Nei capitoli successivi Di Rienzo riduce le sue osservazioni sulla vita privata di Ciano e analizza le azioni di un giovane che, come apprendiamo, possedeva “una grande capacità di lavorare, una buona conoscenza delle lingue (tranne il tedesco), un ardito e pronunciato senso del compromesso, insieme all’inclinazione a considerare progetti e metodi ad ampio raggio” (p. 127). Promosso capo dell’Ufficio stampa e poi sottosegretario alla Stampa e alla propaganda (settembre 1934), Ciano si trasformò in una sorta di Goebbels italiano (che da un pezzo ammirava molto tra i nazisti) e si costruì con costanza una clientela tra i giornalisti e gli intellettuali della sua generazione.

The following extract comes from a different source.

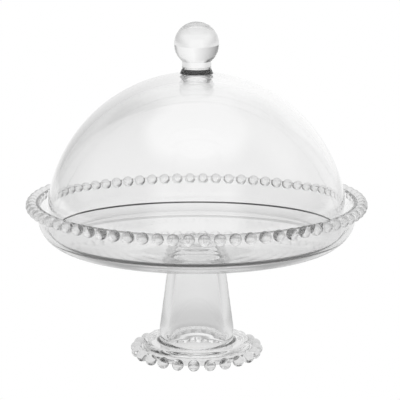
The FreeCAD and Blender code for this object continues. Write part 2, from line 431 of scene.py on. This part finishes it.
def imprinted(body, beads):
    """The body's mesh with the outline of each bead's seat cut into it, and the seats marked as fused."""
    other = marked(beads, OTHER)
    outside = combine("outside", body, other, "DIFFERENCE")
    inside = combine("inside", body, other, "INTERSECT")
    bpy.data.objects.remove(other)
    inside.polygons.foreach_set(
        "material_index", [OTHER if f.material_index == OTHER else BOND for f in inside.polygons])
    work = bmesh.new()
    work.from_mesh(outside)
    work.from_mesh(inside)
    bmesh.ops.delete(work, geom=[f for f in work.faces if f.material_index == OTHER], context="FACES")
    bmesh.ops.remove_doubles(work, verts=work.verts, dist=1e-7)
    work.to_mesh(body.data)
    work.free()
    finish_mesh(body.data)


def beaded(name, body, count, turn, radius, circle, height):
    """A ring of beads fused to a body. They are cut to the body, and the body is marked with their seats."""
    whole = ball("whole", radius, circle, height)
    with_slots(whole)
    other = marked(body, BOND)
    bead = combine("bead", whole, other, "DIFFERENCE")
    bpy.data.objects.remove(other)
    finish_mesh(bead)
    full_ring = ringed("full_ring", whole.data, count, turn)
    with_slots(full_ring)
    imprinted(body, full_ring)
    bpy.data.objects.remove(full_ring)
    bpy.data.objects.remove(whole)
    bead.transform(Matrix.Translation((0, APART * MM, 2 * APART * MM)))
    return ringed(name, bead, count, turn)


def lower(piece, gap):
    piece.data.transform(Matrix.Translation((0, 0, -gap * MM)))


def with_slots(piece):
    """Gives a piece its glass slot and its fused-face slot, and a third that only the cutting uses."""
    for slot in range(len(piece.data.materials), 3):
        piece.data.materials.append(None)


# ---------------------------------------------------------------- materials

def glass(name, wave_scale, wave_depth, roughness, density):
    """Glass with the faint waviness of its making, slight variation in its polish, and the grey of its depth.

    Where two pieces are fused the glass runs on from one to the next, so nothing shows on those faces.
    """
    material = bpy.data.materials.new(name)
    material.use_nodes = True
    nodes, links = material.node_tree.nodes, material.node_tree.links
    shader = nodes["Principled BSDF"]
    shader.inputs["Base Color"].default_value = (1, 1, 1, 1)
    shader.inputs["Transmission Weight"].default_value = 1
    shader.inputs["IOR"].default_value = REFRACTION
    place = nodes.new("ShaderNodeTexCoord")
    waves = nodes.new("ShaderNodeTexNoise")
    waves.inputs["Scale"].default_value = wave_scale
    waves.inputs["Detail"].default_value = WAVE_DETAIL
    bump = nodes.new("ShaderNodeBump")
    bump.inputs["Strength"].default_value = 1
    bump.inputs["Distance"].default_value = wave_depth
    links.new(place.outputs["Object"], waves.inputs["Vector"])
    links.new(waves.outputs["Fac"], bump.inputs["Height"])
    links.new(bump.outputs["Normal"], shader.inputs["Normal"])
    polish = nodes.new("ShaderNodeTexNoise")
    polish.inputs["Scale"].default_value = POLISH_SCALE
    spread = nodes.new("ShaderNodeMapRange")
    spread.inputs["To Min"].default_value = 0
    spread.inputs["To Max"].default_value = roughness
    links.new(place.outputs["Object"], polish.inputs["Vector"])
    links.new(polish.outputs["Fac"], spread.inputs["Value"])
    # Ground faces: rough as ground glass, and painted dark as shade where the pieces touch
    ground = nodes.new("ShaderNodeAttribute")
    ground.attribute_name = "ground"
    rough = nodes.new("ShaderNodeMath")
    rough.operation = "MULTIPLY_ADD"
    rough.inputs[1].default_value = GROUND_ROUGHNESS
    links.new(ground.outputs["Fac"], rough.inputs[0])
    links.new(spread.outputs["Result"], rough.inputs[2])
    links.new(rough.outputs[0], shader.inputs["Roughness"])
    # Painted shade: the ground faces get a dark base colour
    painted_shade = nodes.new("ShaderNodeMix")
    painted_shade.data_type = "RGBA"
    painted_shade.inputs["A"].default_value = (1, 1, 1, 1)
    painted_shade.inputs["B"].default_value = (GROUND_SHADE_TONE, GROUND_SHADE_TONE, GROUND_SHADE_TONE, 1)
    links.new(ground.outputs["Fac"], painted_shade.inputs["Factor"])
    links.new(painted_shade.outputs["Result"], shader.inputs["Base Color"])
    fused = nodes.new("ShaderNodeAttribute")
    fused.attribute_name = "fused"
    shown = nodes.new("ShaderNodeMath")
    shown.operation = "SUBTRACT"
    shown.inputs[0].default_value = 1
    links.new(fused.outputs["Fac"], shown.inputs[1])
    links.new(shown.outputs[0], shader.inputs["Alpha"])
    depth = nodes.new("ShaderNodeVolumeAbsorption")
    depth.inputs["Color"].default_value = (0, 0, 0, 1)
    depth.inputs["Density"].default_value = density
    links.new(depth.outputs["Volume"], nodes["Material Output"].inputs["Volume"])
    return material


def dress(mesh, material):
    """Gives a mesh its glass, and marks the faces that are fused to the next piece, and those that are ground
    and painted dark as shade where they touch.
    """
    marks = [1.0 if face.material_index == BOND else 0.0 for face in mesh.polygons]
    # Ground faces, which the glass makes rough and also paints dark as shade
    edges = [1.0 if is_ground_and_shaded(face.center / MM) else 0.0 for face in mesh.polygons]
    mesh.attributes.new("ground", "FLOAT", "FACE").data.foreach_set("value", edges)
    mesh.attributes.new("fused", "FLOAT", "FACE").data.foreach_set("value", marks)
    mesh.materials.clear()
    mesh.materials.append(material)


def is_ground_and_shaded(place):
    """The dome's lip is ground where it sits in the dish, and each foot bead where it stands on the table.
    These faces are also painted dark, a painted shade where the pieces touch.
    """
    out = math.hypot(place.x, place.y)
    low = DOME_BASE_HEIGHT - GROUND_FACET < place.z < DOME_BASE_HEIGHT + GROUND_LIP
    on_lip = low and GROUND_LIP_INSIDE < out < GROUND_LIP_OUTSIDE
    on_table = place.z < GROUND_FACET
    return on_lip or on_table


# ---------------------------------------------------------------- pieces

def within(outer, *heights):
    """Says of a stretch of outline whether it lies flat at one of the heights and inside the radius."""
    def test(a, b):
        flat = abs(a[1] - b[1]) < NEAR and any(abs(a[1] - h) < NEAR for h in heights)
        return flat and max(a[0], b[0]) < outer + NEAR
    return test


def on_seat(a, b):
    """Says of a stretch of outline whether it lies where the knob is fused to the dome's crown."""
    seat = crown_seat()
    inside = max(a[0], b[0]) < NECK_FLARE_RADIUS + NEAR
    above = min(a[1], b[1]) > seat[-1][1] - NEAR
    below = max(a[1], b[1]) < seat[0][1] + NEAR
    return inside and above and below


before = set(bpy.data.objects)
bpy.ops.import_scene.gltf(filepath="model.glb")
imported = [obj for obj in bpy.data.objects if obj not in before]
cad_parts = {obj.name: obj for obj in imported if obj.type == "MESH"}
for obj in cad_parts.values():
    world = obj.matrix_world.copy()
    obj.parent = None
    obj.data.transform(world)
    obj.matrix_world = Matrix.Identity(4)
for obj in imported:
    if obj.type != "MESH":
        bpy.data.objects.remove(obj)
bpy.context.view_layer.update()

plate = lathe("plate_glass", plate_outline(), within(STEM_TOP_RADIUS, underside()[1][1]))
stem = lathe("stem_glass", stem_outline(), within(math.inf, underside()[1][1], FOOT_TOP))
foot = lathe("foot_glass", foot_outline(), within(STEM_LOW_RADIUS + STEM_FILLET, FOOT_TOP))
dome = lathe("dome_glass", dome_outline(), on_seat)
knob = lathe("knob_glass", knob_outline(), on_seat)
for body in (plate, foot):
    with_slots(body)
rim_beads = beaded("rim_beads_glass", plate, RIM_BEADS, 180 / RIM_BEADS,
                   RIM_BEAD_RADIUS, RIM_BEAD_CIRCLE, RIM_BEAD_HEIGHT)
foot_beads = beaded("foot_beads_glass", foot, FOOT_BEADS, FOOT_BEAD_TURN,
                    FOOT_BEAD_RADIUS, FOOT_BEAD_CIRCLE, FOOT_BEAD_HEIGHT)

lower(stem, APART)
lower(foot, 2 * APART)
lower(dome, APART)

pressed = glass("pressed_glass", wave_scale=30, wave_depth=0.00004, roughness=0.01, density=1.4)
thick = glass("thick_pressed_glass", wave_scale=30, wave_depth=0.00004, roughness=0.01, density=3)
beads_glass = glass("bead_glass", wave_scale=120, wave_depth=0.00001, roughness=0.01, density=2.2)
blown = glass("blown_glass", wave_scale=14, wave_depth=0.00006, roughness=0.005, density=3)
solid = glass("solid_glass", wave_scale=60, wave_depth=0.00002, roughness=0.005, density=2)
for piece, node, body, material in (
        (plate, "plate", "stand", pressed),
        (rim_beads, "rim_beads", "stand", beads_glass),
        (stem, "stem", "stand", thick),
        (foot, "foot", "stand", thick),
        (foot_beads, "foot_beads", "stand", beads_glass),
        (dome, "dome", "cover", blown),
        (knob, "knob", "cover", solid)):
    dress(piece.data, material)
    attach(piece, body)
    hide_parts(node)


# ---------------------------------------------------------------- stage, light and camera

def math_node(tree, operation, first, second=None):
    """A math node fed by sockets or plain numbers."""
    node = tree.nodes.new("ShaderNodeMath")
    node.operation = operation
    for socket, value in zip(node.inputs, (first, second)):
        if isinstance(value, bpy.types.NodeSocket):
            tree.links.new(value, socket)
        elif value is not None:
            socket.default_value = value
    return node.outputs[0]


def smooth_step(tree, value, low, high):
    """Runs smoothly from 0 at the low value to 1 at the high one."""
    node = tree.nodes.new("ShaderNodeMapRange")
    node.interpolation_type = "SMOOTHSTEP"
    node.inputs["From Min"].default_value = low
    node.inputs["From Max"].default_value = high
    tree.links.new(value, node.inputs["Value"])
    return node.outputs["Result"]


def level_ramp(tree, value, levels):
    """The brightness at a value, read off a list of values and levels."""
    low, high = levels[0][0], levels[-1][0]
    share = math_node(tree, "DIVIDE", math_node(tree, "SUBTRACT", value, low), high - low)
    ramp = tree.nodes.new("ShaderNodeValToRGB")
    points = ramp.color_ramp.elements
    points.remove(points[1])
    for number, (place, level) in enumerate(levels):
        share_here = (place - low) / (high - low)
        point = points[0] if number == 0 else points.new(share_here)
        point.position = share_here
        point.color = (level, level, level, 1)
    tree.links.new(share, ramp.inputs["Fac"])
    return ramp.outputs["Color"]


def blend(tree, share, first, second):
    """The first value or socket where the share is 0 and the second where it is 1."""
    node = tree.nodes.new("ShaderNodeMix")
    for name, value in (("Factor", share), ("A", first), ("B", second)):
        socket = node.inputs[name]
        if isinstance(value, bpy.types.NodeSocket):
            tree.links.new(value, socket)
        else:
            socket.default_value = value
    return node.outputs["Result"]


def world_light():
    """A soft studio: bright behind the stand, overhead and in front, with dark screens at both sides."""
    world = bpy.data.worlds.new("studio")
    bpy.context.scene.world = world
    world.use_nodes = True
    tree = world.node_tree
    direction = tree.nodes.new("ShaderNodeTexCoord")
    parts = tree.nodes.new("ShaderNodeSeparateXYZ")
    tree.links.new(direction.outputs["Generated"], parts.inputs["Vector"])
    x, y, z = parts.outputs
    turn = math_node(tree, "MULTIPLY", math_node(tree, "ARCTAN2", x, y), 180 / math.pi)
    lift = math_node(tree, "MULTIPLY", math_node(tree, "ARCSINE", z), 180 / math.pi)
    sides = blend(tree, smooth_step(tree, lift, *LOW_TO_HIGH), level_ramp(tree, turn, LOW_LIGHT),
                  level_ramp(tree, turn, HIGH_LIGHT))
    everywhere = blend(tree, smooth_step(tree, lift, *HIGH_TO_OVERHEAD), sides, OVERHEAD_LIGHT)
    tree.links.new(everywhere, tree.nodes["Background"].inputs["Strength"])
    tree.nodes["Background"].inputs["Color"].default_value = (1, 1, 1, 1)


def floor():
    """A plain pale floor, white to the camera. It lights the glass like a table that glows behind the stand,
    with a painted shadow close around the stand.
    """
    mesh = bpy.data.meshes.new("floor")
    reach = FLOOR_REACH
    corners = [(-reach, -reach, 0), (reach, -reach, 0), (reach, reach, 0), (-reach, reach, 0)]
    mesh.from_pydata(corners, [], [(0, 1, 2, 3)])
    piece = bpy.data.objects.new("floor", mesh)
    bpy.context.scene.collection.objects.link(piece)
    piece.location.z = -FLOOR_DROP
    material = bpy.data.materials.new("pale_floor")
    material.use_nodes = True
    tree = material.node_tree
    shader = tree.nodes["Principled BSDF"]
    shader.inputs["Base Color"].default_value = (0, 0, 0, 1)
    shader.inputs["Roughness"].default_value = 1
    shader.inputs["Specular IOR Level"].default_value = 0
    shader.inputs["Emission Color"].default_value = (1, 1, 1, 1)
    place = tree.nodes.new("ShaderNodeNewGeometry")
    parts = tree.nodes.new("ShaderNodeSeparateXYZ")
    tree.links.new(place.outputs["Position"], parts.inputs["Vector"])
    x, y = parts.outputs["X"], parts.outputs["Y"]
    far = math_node(tree, "SQRT", math_node(tree, "ADD", math_node(tree, "MULTIPLY", x, x),
                                            math_node(tree, "MULTIPLY", y, y)))
    width = math_node(tree, "ADD", math_node(tree, "MULTIPLY", y, LANE_SPREAD), LANE_WIDTH)
    beside = math_node(tree, "DIVIDE", math_node(tree, "ABSOLUTE", x), width)
    lane = math_node(tree, "MULTIPLY", math_node(tree, "SUBTRACT", 1, smooth_step(tree, beside, *LANE_SIDES)),
                     smooth_step(tree, y, *LANE_START))
    # Painted glow and painted shadow of the floor, seen only by rays that are not camera rays
    glow = blend(tree, lane, level_ramp(tree, far, FLOOR_GLOW_AND_SHADOW), level_ramp(tree, far, LANE_GLOW_AND_SHADOW))
    seen = tree.nodes.new("ShaderNodeLightPath")
    tree.links.new(blend(tree, seen.outputs["Is Camera Ray"], glow, 1.0), shader.inputs["Emission Strength"])
    mesh.materials.append(material)


def camera():
    low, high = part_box("rim_beads")
    aim = Vector((0, 0, (low.z + high.z) / 2))
    lift = math.radians(CAMERA_ELEVATION)
    data = bpy.data.cameras.new("camera")
    data.lens = CAMERA_LENS
    data.sensor_width = 36
    data.shift_x, data.shift_y = CAMERA_SHIFT
    data.clip_end = 100
    seat = bpy.data.objects.new("camera", data)
    seat.location = aim + CAMERA_DISTANCE * Vector((0, -math.cos(lift), math.sin(lift)))
    seat.rotation_euler = (math.radians(90) - lift, 0, 0)
    bpy.context.scene.collection.objects.link(seat)
    bpy.context.scene.camera = seat


world_light()
floor()
camera()
scene = bpy.context.scene
scene.view_settings.view_transform = "Standard"
scene.cycles.max_bounces = LIGHT_BOUNCES
scene.cycles.transmission_bounces = LIGHT_BOUNCES
scene.cycles.glossy_bounces = LIGHT_BOUNCES
scene.cycles.transparent_max_bounces = LIGHT_BOUNCES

Con l’insediamento di Ciano al Ministero degli Esteri, l’interesse principale di Di Rienzo ne diventa la politica, con una analisi un po’ scettica del celebre diario di Ciano, che, l’autore ne è convinto, costituisce in realtà una fonte debole riguardo alla “verità” di ciò che poteva accadere nell’Italia fascista. Di Rienzo si concentra dunque sulla tradizionale storia diplomatica, con un prevedibile accento sul fatto che sia Mussolini che “il genero” perseguivano obiettivi “già tracciati dalla politica estera italiana prima del 1922” (p. 189). A tale riguardo, il tentativo italiano di agire quale “quarta ruota” dell’Europa fu mandato in pezzi dalla “cieca ostinazione” di Anthony Eden (p. 203), il quale, nel 1935-36 rispetto all’Etiopia presagì il successivo disastro dell’Impero britannico in declino davanti alla crisi di Suez. E il libro arriva alla disastrosa guerra accanto a Hitler, al primo rovesciamento di Mussolini, il 25 luglio 1943, favorito dal “tradimento” del genero e alla morte di Ciano, avvenuta a Verona l’11 gennaio 1944 davanti a un vendicativo plotone d’esecuzione della Repubblica Sociale.
Di Rienzo fa poco per esaminare la scarsa reputazione di Ciano nel quadro politico dell’Italia repubblicana dopo il 1945. Tuttavia ci racconta che, paradossalmente, nel 1948 la Corte di Cassazione decretò che era stato iniquo sequestrare i beni della famiglia Ciano, dal momento che Galeazzo era stato un “martire della guerra di liberazione”. Nel nostro fallibile mondo di uomini, come afferma Di Rienzo nella citazione iniziale, a quanto pare “la verità non esiste, esistono solo le storie”.